The benchmark is based on publicly available information only, so the human rights performance score depends not only on how companies behave but also on their disclosure.
One drawback to this approach is that companies that publicise their work in the area of human rights will score more highly than those who may also be addressing it, but not shouting it from the rooftops.
In the apparel category, Next only scored in the 20-29% range, despite a strong commitment to human rights. The firm has 47 people in its global code of practice team, who are responsible for undertaking remediation work on the ground as well as auditing its factories.
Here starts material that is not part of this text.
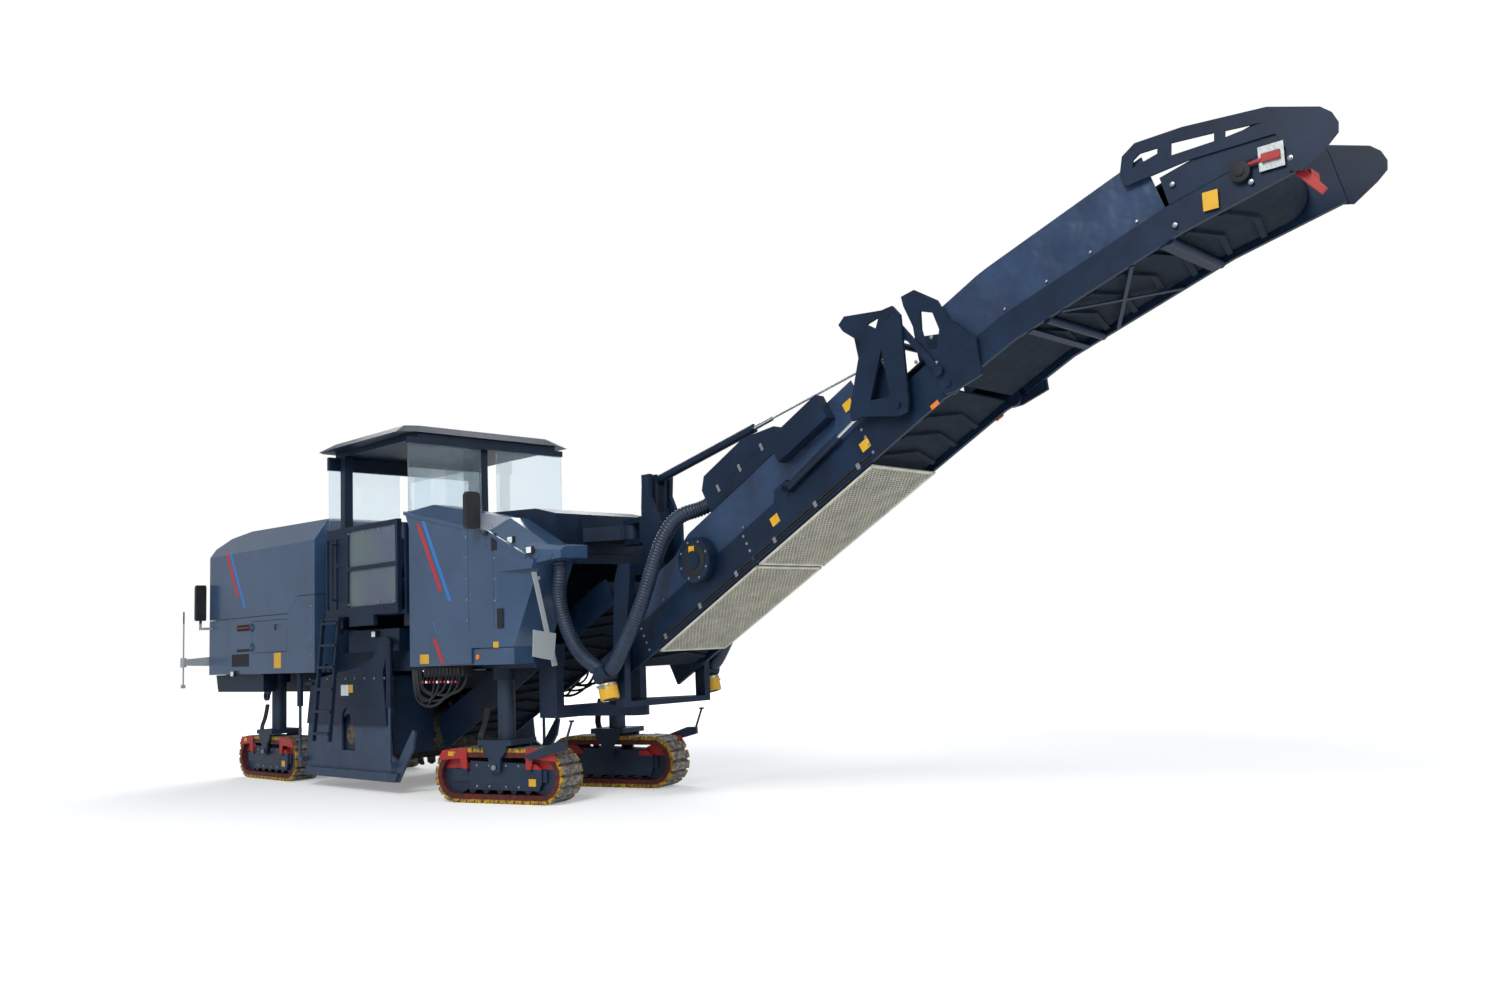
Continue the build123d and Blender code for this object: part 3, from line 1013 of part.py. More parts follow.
def make_mirrors():
    # right-hand pieces, then both sides: mirrors, the bars behind the body and the bar under the pod
    solids = []
    y = body_half
    front = [(y + 40, 3060), (y + 200, 3060), (y + 215, 3090), (y + 215, 3440), (y + 190, 3475), (y + 55, 3475), (y + 30, 3440), (y + 30, 3090)]
    arm = fused(side_plate_yz(front, 170, 235), rod((205, y + 95, 3080), (318, y + 30, 3000), 13), block(290, 350, y + 14 + seat_gap, y + 40, 2980, 3020))
    solids.append(arm)
    rear = [(y + 30, 2330), (y + 170, 2330), (y + 180, 2360), (y + 180, 2840), (y + 165, 2870), (y + 35, 2870), (y + 25, 2840), (y + 25, 2360)]
    solids.append(fused(side_plate_yz(rear, rear_end - 125, rear_end - 60), block(rear_end - 105, rear_end - 75, y + 85, y + 115, 2215, 2340), block(rear_end - 110, rear_end + 60, y + seat_gap, y + 115, 2190, 2225)))
    x = rear_end - 90
    bar = [(1080, 1640), (1562, 1665), (1562, 1760), (1080, 1790)]
    parts = [side_plate_yz(bar, x - 20, x + 10), block(x, rear_end - seat_gap, 1080, 1160, 1660, 1770)]
    parts += [rod((x - 45, 1580, 1640), (x - 45, 1580, 1780), 42), rod((x - 45, 1580, 1340), (x - 45, 1580, 2470), 11), block(x - 70, x - 20, 1555, 1605, 1330, 1380)]
    solids.append(fused(parts[0], *parts[1:]))
    hanger = [(1190, 2520), (1245, 2520), (1000, 1515), (945, 1515)]
    plate = [(1250, 1905), (955, 1860), (990, 1570), (1265, 1625)]
    parts = [side_plate_yz(hanger, 1115, 1131), side_plate_yz(plate, 1130, 1142), side_plate_yz([(1035, 1730), (975, 1730), (925, 1520), (985, 1510)], 1095, 1116)]
    nose_x = [cowl_front - (2640 - z) * 427 / 901 + seat_gap for z in (2440, 2475)]
    parts.append(prism([(nose_x[0], 2440), (1116, 2440), (1116, 2475), (nose_x[1], 2475)], 1130, 1195))
    solids.append(fused(parts[0], *parts[1:]))
    mirrored = []
    for solid in solids:
        mirrored += both(solid)
    return mirrored


nodes = {}


def put(name, *solids):
    flat = []
    for s in solids:
        flat += list(s) if isinstance(s, (list, tuple)) else [s]
    nodes[name] = flat


for name, solids in tracks.items():
    put(name, solids)
put("chassis", make_chassis())
put("water_tank", make_tank())
put("front_cowls", make_cowls())
put("engine_hood", make_engine_hood())
put("rear_body", make_rear_body())
put("service_door_right", make_service_door(-1))
put("service_door_left", make_service_door(1))
put("engine_block", block(engine_rear, engine_rear + 1950, -600, 600, beam_top, 2950))
put("platform", make_platform())
put("railings", make_railings())
put("platform_windows", make_windows())
put("operator_stations", make_stations())
put("canopy_roof", make_canopy())
put("canopy_glass", make_panes())
put("drum_housing", make_housing())
put("scraper_blade", make_scraper())
put("side_plate_right", make_side_plate(-1))
put("side_plate_left", make_side_plate(1))
put("milling_drum", make_drum())
primary_frame, primary_belt = make_primary()
put("primary_frame", primary_frame)
put("primary_belt", primary_belt)
put("mirrors", make_mirrors())
put("slew_tower", make_tower())
put("dust_hoses", make_dust_hoses())
hoist_barrel, hoist_rod = make_hoist()
put("hoist_barrel", hoist_barrel)
put("hoist_rod", hoist_rod)
put("boom_lower_frame", make_lower_frame())
put("boom_lower_covers", make_lower_covers())
put("boom_lower_belt", make_lower_belt())
put("mesh_guard", make_mesh_guard())
put("dust_fan", make_dust_fan())
upper_frame, upper_covers = make_upper()
put("boom_upper_frame", upper_frame)
put("boom_upper_covers", upper_covers)
put("boom_upper_belt", make_upper_belt())
put("fold_levers", make_levers())
put("fold_links", make_links())
fold_barrels, fold_rods = make_fold_cylinders()
put("fold_barrels", fold_barrels)
put("fold_rods", fold_rods)

everything = Compound([s for solids in nodes.values() for s in solids])
bounds = everything.bounding_box()
shift = Vector(-(bounds.min.X + bounds.max.X) / 2, -(bounds.min.Y + bounds.max.Y) / 2, 0)

os.makedirs("parts", exist_ok=True)
for name, solids in nodes.items():
    shape = Compound([s.moved(Location(shift)) for s in solids])
    export_step(shape, f"parts/{name}.step")
print("nodes", len(nodes), "shift", shift, "bounds", bounds)
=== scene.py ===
import math

import bmesh
import bpy
from mathutils import Matrix, Vector, noise


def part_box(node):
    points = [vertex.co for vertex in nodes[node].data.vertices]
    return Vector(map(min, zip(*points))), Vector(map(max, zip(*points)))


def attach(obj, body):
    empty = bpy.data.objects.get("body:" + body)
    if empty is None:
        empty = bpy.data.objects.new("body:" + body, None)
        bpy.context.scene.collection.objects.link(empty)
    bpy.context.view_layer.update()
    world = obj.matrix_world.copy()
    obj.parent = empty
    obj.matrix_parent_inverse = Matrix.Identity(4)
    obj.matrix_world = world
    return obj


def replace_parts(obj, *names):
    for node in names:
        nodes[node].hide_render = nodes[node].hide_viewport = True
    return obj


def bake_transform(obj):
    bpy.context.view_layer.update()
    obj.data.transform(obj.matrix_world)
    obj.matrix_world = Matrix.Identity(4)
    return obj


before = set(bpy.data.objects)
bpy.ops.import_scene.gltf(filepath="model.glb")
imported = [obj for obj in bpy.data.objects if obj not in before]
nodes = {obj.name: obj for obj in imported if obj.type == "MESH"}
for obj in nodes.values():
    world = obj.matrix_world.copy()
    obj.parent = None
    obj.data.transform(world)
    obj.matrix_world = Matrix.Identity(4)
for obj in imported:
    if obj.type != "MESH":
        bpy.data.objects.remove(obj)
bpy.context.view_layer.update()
print("frame loaded:", len(nodes), "nodes")

# lengths are in metres; X = 0 of the drawing is the axis of the front lifting columns
machine = {"wheelbase": 5.664, "trackSide": 0.813, "frontTurn": 15.0}

# distance of the outer faces from the middle plane
faceOf = {
    "body": 1.25, "cowlFoot": 1.19, "drumHousing": 1.12, "rail": 0.5, "railLip": 0.488, "dustUnit": 0.42,
    "head": 0.522, "hook": 0.541, "fan": 0.617, "fanInlet": 0.622, "canvas": 0.478,
}

low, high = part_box("track_rear_right_chain")
shiftX = (low + high).x / 2 + machine["wheelbase"]


def place(x, y, z):
    return Vector((x + shiftX, y, z))


# Camera, matched to the photograph

camera = {
    "at": (11.8782, -9.0959, 1.7061), "yaw": 2.33324, "pitch": 0.112995, "roll": -0.041031,
    "lens": 29.548, "sensor": 36.0, "reach": 200.0,
}


def makeCamera():
    data = bpy.data.cameras.new("photoCamera")
    data.lens, data.sensor_width, data.clip_end = camera["lens"], camera["sensor"], camera["reach"]
    shot = bpy.data.objects.new("photoCamera", data)
    bpy.context.scene.collection.objects.link(shot)
    yaw, pitch, roll = camera["yaw"], camera["pitch"], camera["roll"]
    forward = Vector((math.cos(pitch) * math.cos(yaw), math.cos(pitch) * math.sin(yaw), math.sin(pitch)))
    across = forward.cross(Vector((0, 0, 1))).normalized()
    upright = across.cross(forward)
    right = math.cos(roll) * across + math.sin(roll) * upright
    up = math.cos(roll) * upright - math.sin(roll) * across
    turn = Matrix((right, up, -forward)).transposed().to_4x4()
    shot.matrix_world = Matrix.Translation(place(*camera["at"])) @ turn
    bpy.context.scene.camera = shot


makeCamera()

# Materials


def hexColour(text):
    # sRGB hex to the linear values that the shader works in
    parts = [int(text[i:i + 2], 16) / 255 for i in (1, 3, 5)]
    return tuple(p / 12.92 if p <= 0.04045 else ((p + 0.055) / 1.055) ** 2.4 for p in parts) + (1.0,)


def feed(owner, node, socket, value):
    # value: a number, a hex colour, or a node with the name of its output
    if isinstance(value, tuple):
        owner.node_tree.links.new(value[0].outputs[value[1]], node.inputs[socket])
    else:
        node.inputs[socket].default_value = hexColour(value) if isinstance(value, str) else value


def addNode(owner, kind, inputs=None, **properties):
    node = owner.node_tree.nodes.new(kind)
    for key, value in properties.items():
        setattr(node, key, value)
    for socket, value in (inputs or {}).items():
        feed(owner, node, socket, value)
    return node


def dye(material, socket, value):
    feed(material, material.node_tree.nodes["Principled BSDF"], socket, value)


def newMaterial(name, colour, roughness, metallic=0.0, **extra):
    material = bpy.data.materials.new(name)
    material.use_nodes = True
    dye(material, "Base Color", colour)
    dye(material, "Roughness", roughness)
    dye(material, "Metallic", metallic)
    for socket, value in extra.items():
        dye(material, socket.replace("_", " "), value)
    material.diffuse_color = hexColour(colour)
    return material


def objectSpace(owner):
    return addNode(owner, "ShaderNodeTexCoord"), "Object"


def toneRamp(material, value, low, high, start=0.0, end=1.0):
    ramp = addNode(material, "ShaderNodeValToRGB", {"Fac": value})
    first, last = ramp.color_ramp.elements
    first.position, last.position = start, end
    first.color, last.color = hexColour(low), hexColour(high)
    return ramp, "Color"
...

As signatories to the Bangladesh Accord and the Action, Collaboration, Transformation (ACT) project, human rights is an area the company does not take lightly.
Chris Grayer, Next’s head of supplier ethical compliance, believes the CHRB’s methodology is flawed. “We have worked incredibly hard for three or four years on slavery and it’s critical to understand the supply chain,” he said “The fact that CHRB overlooked the Bangladesh Accord and the ACT project was a significant shortfall in their recognition of valued work that brands are undertaking in improving human rights in the ready-made garment industry.”
“The CHRB only took cognisance of what is reported, with no opportunity or interface to see what companies are actually doing,” continues Grayer. “If we had been given just an hour, we could have shown how all our work fits together, rather than into the CHRB’s pre-ordained format. Consultation would have been a much better approach.”
Kettis of Nordea said the index is a work in progress. “The methodology will continue to develop over time, in part through stakeholder consultations.”
But Oxfam’s Sahan points out that no benchmark will give the full picture on human rights performance in supply chains. “We know so little about how workers, farmers and communities are treated in global supply chains. Transparency and traceability is sorely lacking. The CHRB gives an idea of whether companies are completely ignoring these issues, or are trying to grapple with them. This is useful, and will lead to tangible change, but a complete picture is a long way off.”